Cette sécularisation se ressent notamment dans la baisse de la participation aux cours de religion à l’école, une des spécificités du concordat. De 80 % dans les années 1990, elle est passée à 50 % en primaire. Dans le secondaire, où cette heure ne fait pas partie du volume d’enseignement hebdomadaire, c’est encore bien moins. « Difficile d’attirer des élèves à un cours souvent placé à midi ou en fin de journée », regrette Catherine Stampfler, qui enseigne la religion dans un collège du sud de l’Alsace, où elle constate que la plupart des parents n’ont eux-mêmes plus de culture religieuse. « Quand les attentats ou la pédophilie dans l’Église s’invitent dans l’actualité, le mot « religion » devient vite un repoussoir », observe-t-elle, précisant que les effectifs se maintiennent davantage en zone rurale.
Particularisme alsacien
Les opposants au concordat, eux, dénoncent une question « verrouillée politiquement » : outre La France insoumise, tous les partis plaident en effet, localement, pour son maintien. « Nos élus instrumentalisent le particularisme alsacien à des fins électorales », fustige Gauvain End, cosecrétaire départemental du syndicat FSU dans le Bas-Rhin. Pour le père Bernard Xibaut, chancelier du diocèse de Strasbourg, ce particularisme est pourtant bien réel. « Les raisons pour lesquelles la loi de 1905 a été adoptée en France sont moins valables en Alsace : le catholicisme n’y est pas monopolistique, du fait de l’importance du protestantisme, et les clercs ne sont pas considérés comme étant trop présents dans la vie publique. »

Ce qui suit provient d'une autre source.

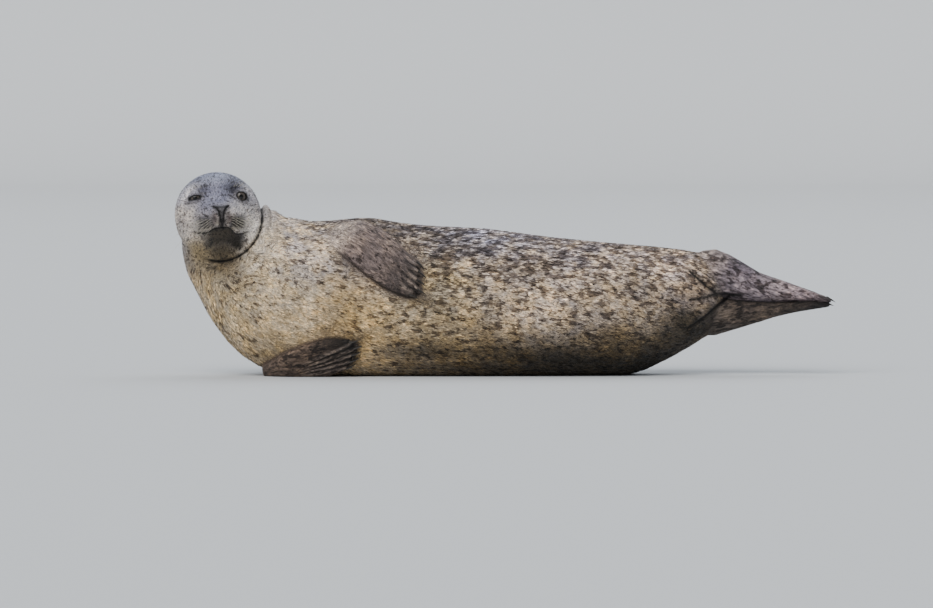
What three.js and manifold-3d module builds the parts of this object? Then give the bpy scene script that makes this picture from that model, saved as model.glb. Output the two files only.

« Non seulement nous ne sommes pas rétrogrades, mais nous sommes à la pointe du progrès ! », estime pour sa part Eric Sander, secrétaire général de l’Institut du droit local, qui plaide pour que chaque territoire cultive son identité, à l’heure où « la centralisation a prouvé son inefficacité ».
Cette question embarrasse la communauté musulmane, non présente en Alsace-Moselle lors de la signature du concordat et dont les ministres du culte ne sont donc pas rémunérés par l’État. Consulté en 2013, le conseil constitutionnel a toutefois estimé que, comme exception juridique issue d’une histoire spécifique, le concordat ne pouvait plus être étendu à d’autres cultes.